= Perspectives and Realities Clubs =

The National Federation of Perspectives and Realities Clubs (Fédération Nationale des Clubs Perspectives et Réalités), mostly known simply as Perspectives and Realities Clubs (CPR), was a liberal political association in France. It was a parallel organisation of Valéry Giscard d'Estaing's Independent Republicans and, later, the Republican Party.

After the creation of the first club in Paris in 1965, Michel Poniatowski, Jean-Pierre Fourcade, Jacques Dominati and others launched the national federation the following year, in parallel with the structuring of the Independent Republicans. Indeed, in January 1966, Giscard was not re-appointed as Minister of Finance and Economic Affairs and decided to structure the Gaullist wing of the National Centre of Independents and Peasants, which had grouped itself within the parliamentary group of the Independent Republicans in 1962, into a political party, by creating regional committees and a national federation. At the same time, he encouraged the creation of the CPR network, a non-partisan organisation, in order to open the new party to civil society and serve as a "doctrine laboratory", sort of think tank, and "pool" of future party activists and executives. The Clubs were thus entrusted with the preparation of a programmatic platform.

In 1978 the Clubs actively participated in the founding of the Union for French Democracy (UDF), along with the Republican Party, the Centre of Social Democrats, the Radical Party and the Social Democratic Party. The Clubs offered a transversal structure, not attached to one of the constituent parties, even though the majority of its members were Republican affiliates.

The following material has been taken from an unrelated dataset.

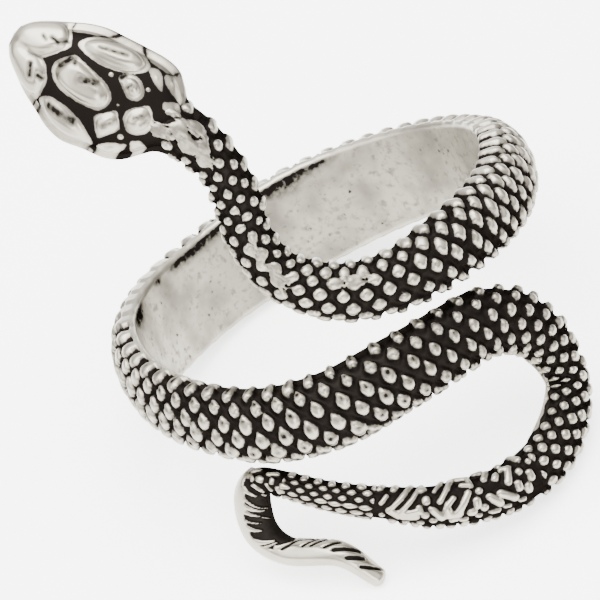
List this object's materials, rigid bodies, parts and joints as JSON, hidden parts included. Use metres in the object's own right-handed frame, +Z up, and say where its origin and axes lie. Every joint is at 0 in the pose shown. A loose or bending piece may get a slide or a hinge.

In the first round of the 1995 presidential election, most UDF members supported incumbent Prime Minister Édouard Balladur, against the instruction of Giscard who had called to vote for the other Rally for the Republic (RPR) candidate Jacques Chirac, who went on to win. As a result, in July, the Clubs broke away from the Republican Party and, in order to organise Giscard's faithfuls within the UDF, became the Popular Party for French Democracy (PPDF), a new component of the UDF. In the occasion, Hervé de Charette took over as president.